------ SUPPLIED DATA

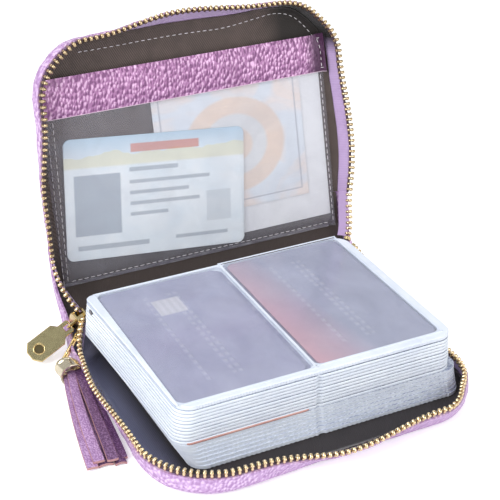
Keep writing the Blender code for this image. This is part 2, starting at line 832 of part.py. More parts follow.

------------
------ SUPPLIED DATA

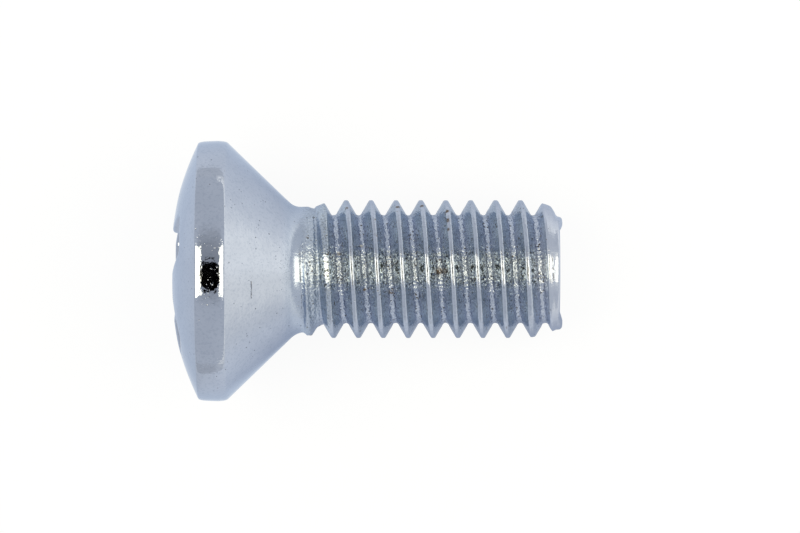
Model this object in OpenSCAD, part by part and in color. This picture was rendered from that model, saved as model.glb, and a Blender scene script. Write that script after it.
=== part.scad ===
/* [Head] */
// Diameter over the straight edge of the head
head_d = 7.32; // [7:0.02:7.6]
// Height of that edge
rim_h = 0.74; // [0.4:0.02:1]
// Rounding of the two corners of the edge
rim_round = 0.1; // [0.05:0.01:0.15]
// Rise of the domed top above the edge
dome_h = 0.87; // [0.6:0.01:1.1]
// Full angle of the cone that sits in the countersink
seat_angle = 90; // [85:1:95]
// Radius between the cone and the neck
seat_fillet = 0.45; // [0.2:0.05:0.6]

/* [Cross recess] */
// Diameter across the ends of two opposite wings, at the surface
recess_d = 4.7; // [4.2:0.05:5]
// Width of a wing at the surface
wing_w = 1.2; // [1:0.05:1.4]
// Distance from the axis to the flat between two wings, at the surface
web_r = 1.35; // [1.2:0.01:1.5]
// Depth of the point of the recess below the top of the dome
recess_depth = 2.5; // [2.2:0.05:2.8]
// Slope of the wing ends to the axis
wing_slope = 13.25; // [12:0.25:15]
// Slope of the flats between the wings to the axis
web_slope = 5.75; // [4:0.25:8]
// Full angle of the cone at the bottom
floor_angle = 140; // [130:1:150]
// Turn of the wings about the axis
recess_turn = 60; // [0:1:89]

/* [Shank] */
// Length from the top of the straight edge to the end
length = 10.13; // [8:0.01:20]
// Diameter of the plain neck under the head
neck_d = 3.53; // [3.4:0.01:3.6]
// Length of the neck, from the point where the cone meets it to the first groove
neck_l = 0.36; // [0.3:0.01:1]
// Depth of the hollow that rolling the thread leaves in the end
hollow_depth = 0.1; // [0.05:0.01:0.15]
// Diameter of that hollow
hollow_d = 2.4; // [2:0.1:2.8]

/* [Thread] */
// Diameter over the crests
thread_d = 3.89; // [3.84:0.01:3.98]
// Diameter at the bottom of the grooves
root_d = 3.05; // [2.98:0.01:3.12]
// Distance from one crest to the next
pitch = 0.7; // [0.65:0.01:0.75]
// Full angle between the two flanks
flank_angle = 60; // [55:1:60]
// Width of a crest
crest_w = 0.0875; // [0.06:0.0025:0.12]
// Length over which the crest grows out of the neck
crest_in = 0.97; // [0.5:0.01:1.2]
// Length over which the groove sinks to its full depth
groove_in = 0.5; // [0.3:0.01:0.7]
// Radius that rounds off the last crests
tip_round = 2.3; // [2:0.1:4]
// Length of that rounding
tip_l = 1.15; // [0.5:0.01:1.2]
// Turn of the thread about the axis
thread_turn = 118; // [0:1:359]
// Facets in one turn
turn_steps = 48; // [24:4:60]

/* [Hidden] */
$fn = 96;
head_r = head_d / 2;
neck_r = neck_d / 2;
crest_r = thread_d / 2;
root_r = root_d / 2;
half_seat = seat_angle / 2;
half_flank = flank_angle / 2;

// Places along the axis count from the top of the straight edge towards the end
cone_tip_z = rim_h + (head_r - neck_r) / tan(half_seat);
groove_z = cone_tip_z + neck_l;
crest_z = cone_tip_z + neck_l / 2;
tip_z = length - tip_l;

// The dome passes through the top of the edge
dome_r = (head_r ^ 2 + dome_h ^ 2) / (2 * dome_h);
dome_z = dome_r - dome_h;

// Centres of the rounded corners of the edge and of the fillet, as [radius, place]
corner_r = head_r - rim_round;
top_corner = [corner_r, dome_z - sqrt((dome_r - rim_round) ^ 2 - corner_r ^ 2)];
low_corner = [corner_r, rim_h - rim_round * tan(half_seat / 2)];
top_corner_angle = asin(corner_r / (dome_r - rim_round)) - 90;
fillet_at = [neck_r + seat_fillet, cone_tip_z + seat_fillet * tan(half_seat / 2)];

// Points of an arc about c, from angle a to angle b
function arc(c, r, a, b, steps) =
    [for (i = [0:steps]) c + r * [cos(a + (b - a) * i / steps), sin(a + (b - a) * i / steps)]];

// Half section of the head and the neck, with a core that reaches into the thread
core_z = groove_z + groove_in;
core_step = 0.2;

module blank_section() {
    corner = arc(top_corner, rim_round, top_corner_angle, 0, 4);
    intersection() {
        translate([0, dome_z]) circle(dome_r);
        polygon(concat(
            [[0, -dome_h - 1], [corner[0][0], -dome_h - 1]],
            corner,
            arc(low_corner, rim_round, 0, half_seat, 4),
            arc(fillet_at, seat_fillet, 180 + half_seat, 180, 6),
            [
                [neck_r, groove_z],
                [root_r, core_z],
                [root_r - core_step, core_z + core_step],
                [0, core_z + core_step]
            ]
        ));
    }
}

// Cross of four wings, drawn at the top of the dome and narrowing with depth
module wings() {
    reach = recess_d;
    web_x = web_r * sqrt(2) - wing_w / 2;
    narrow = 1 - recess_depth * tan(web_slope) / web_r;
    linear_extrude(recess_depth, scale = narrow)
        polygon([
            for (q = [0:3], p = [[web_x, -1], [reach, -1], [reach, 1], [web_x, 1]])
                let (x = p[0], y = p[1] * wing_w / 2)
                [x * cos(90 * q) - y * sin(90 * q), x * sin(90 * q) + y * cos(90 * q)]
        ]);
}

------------
------ SUPPLIED DATA

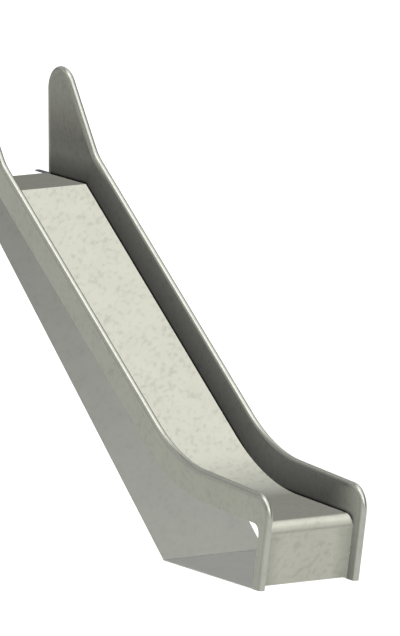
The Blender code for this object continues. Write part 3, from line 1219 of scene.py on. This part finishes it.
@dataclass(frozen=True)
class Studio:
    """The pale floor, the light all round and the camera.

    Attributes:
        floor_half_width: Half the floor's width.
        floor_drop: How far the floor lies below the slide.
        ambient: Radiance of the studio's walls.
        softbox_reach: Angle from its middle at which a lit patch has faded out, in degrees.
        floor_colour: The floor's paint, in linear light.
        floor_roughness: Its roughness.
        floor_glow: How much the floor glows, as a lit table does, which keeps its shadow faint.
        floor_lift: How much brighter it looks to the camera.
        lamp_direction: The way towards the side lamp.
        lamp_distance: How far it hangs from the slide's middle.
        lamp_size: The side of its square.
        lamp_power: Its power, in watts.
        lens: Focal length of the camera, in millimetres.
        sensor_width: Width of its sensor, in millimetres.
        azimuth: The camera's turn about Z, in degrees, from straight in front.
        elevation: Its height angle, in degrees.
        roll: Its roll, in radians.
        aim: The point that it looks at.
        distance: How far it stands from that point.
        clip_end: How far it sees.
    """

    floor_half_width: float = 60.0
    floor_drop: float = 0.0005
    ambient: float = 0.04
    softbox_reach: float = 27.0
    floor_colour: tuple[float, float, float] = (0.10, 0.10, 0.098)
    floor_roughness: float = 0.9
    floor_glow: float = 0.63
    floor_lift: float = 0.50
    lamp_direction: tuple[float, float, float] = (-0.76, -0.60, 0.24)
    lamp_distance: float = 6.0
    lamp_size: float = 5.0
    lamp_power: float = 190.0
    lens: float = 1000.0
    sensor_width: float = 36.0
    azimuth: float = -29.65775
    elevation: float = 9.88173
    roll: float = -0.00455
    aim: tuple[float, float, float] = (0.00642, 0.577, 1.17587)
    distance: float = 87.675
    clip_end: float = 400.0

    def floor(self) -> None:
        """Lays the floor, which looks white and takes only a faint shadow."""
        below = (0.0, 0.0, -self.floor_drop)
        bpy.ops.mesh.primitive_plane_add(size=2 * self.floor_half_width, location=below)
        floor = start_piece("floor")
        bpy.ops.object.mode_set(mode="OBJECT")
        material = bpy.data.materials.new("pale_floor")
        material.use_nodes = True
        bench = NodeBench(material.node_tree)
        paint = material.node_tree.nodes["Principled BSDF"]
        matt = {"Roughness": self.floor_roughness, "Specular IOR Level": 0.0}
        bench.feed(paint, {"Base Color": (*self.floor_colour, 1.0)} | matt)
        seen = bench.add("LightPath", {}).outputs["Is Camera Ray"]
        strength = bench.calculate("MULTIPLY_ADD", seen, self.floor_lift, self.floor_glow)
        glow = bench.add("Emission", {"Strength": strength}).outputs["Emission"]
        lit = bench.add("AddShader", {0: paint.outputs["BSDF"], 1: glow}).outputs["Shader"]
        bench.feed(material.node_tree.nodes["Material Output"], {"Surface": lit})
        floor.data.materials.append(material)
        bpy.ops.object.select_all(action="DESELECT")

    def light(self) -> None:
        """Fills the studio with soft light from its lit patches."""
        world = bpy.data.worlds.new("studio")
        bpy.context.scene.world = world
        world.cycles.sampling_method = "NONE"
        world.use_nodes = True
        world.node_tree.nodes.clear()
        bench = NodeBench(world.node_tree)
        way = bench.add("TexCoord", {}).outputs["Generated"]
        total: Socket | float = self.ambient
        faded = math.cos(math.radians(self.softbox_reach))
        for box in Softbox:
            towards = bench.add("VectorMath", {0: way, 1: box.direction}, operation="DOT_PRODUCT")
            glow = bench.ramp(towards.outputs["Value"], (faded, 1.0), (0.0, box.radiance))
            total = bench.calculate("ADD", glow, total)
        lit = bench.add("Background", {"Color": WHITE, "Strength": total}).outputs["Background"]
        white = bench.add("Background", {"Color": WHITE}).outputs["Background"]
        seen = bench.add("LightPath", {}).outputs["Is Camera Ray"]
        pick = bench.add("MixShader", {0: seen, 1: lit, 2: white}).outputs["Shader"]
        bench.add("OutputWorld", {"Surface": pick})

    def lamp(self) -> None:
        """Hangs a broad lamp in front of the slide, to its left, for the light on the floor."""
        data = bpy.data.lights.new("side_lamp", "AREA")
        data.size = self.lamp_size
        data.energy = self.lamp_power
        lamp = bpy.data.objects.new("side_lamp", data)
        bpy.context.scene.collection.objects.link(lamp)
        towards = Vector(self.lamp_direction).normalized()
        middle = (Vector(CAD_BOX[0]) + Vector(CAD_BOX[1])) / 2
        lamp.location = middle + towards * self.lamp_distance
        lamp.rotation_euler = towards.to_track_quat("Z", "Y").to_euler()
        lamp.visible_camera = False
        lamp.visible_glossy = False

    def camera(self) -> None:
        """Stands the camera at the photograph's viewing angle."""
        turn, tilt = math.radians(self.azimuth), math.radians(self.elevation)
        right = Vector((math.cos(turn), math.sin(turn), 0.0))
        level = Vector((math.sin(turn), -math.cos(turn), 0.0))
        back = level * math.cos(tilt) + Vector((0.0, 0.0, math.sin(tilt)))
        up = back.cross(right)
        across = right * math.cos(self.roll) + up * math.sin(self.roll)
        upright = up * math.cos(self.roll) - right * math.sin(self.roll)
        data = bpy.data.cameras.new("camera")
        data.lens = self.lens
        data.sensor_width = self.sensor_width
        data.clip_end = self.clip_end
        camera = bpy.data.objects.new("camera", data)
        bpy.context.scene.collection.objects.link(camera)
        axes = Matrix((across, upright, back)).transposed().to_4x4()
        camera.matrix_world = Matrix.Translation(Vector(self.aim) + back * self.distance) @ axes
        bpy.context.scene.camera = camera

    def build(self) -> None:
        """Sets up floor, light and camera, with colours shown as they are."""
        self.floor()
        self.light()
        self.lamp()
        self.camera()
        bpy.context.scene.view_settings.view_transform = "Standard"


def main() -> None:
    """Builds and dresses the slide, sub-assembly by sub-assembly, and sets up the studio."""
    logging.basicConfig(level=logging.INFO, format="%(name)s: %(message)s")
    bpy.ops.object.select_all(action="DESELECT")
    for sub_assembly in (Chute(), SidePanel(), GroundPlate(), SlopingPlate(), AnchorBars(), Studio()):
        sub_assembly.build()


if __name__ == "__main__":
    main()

------------

- **WRITTEN PROBLEM**: Looking at the records above, say how many lines hold the string "Blender". Write nothing but the number.

- **SOLUTION**: 3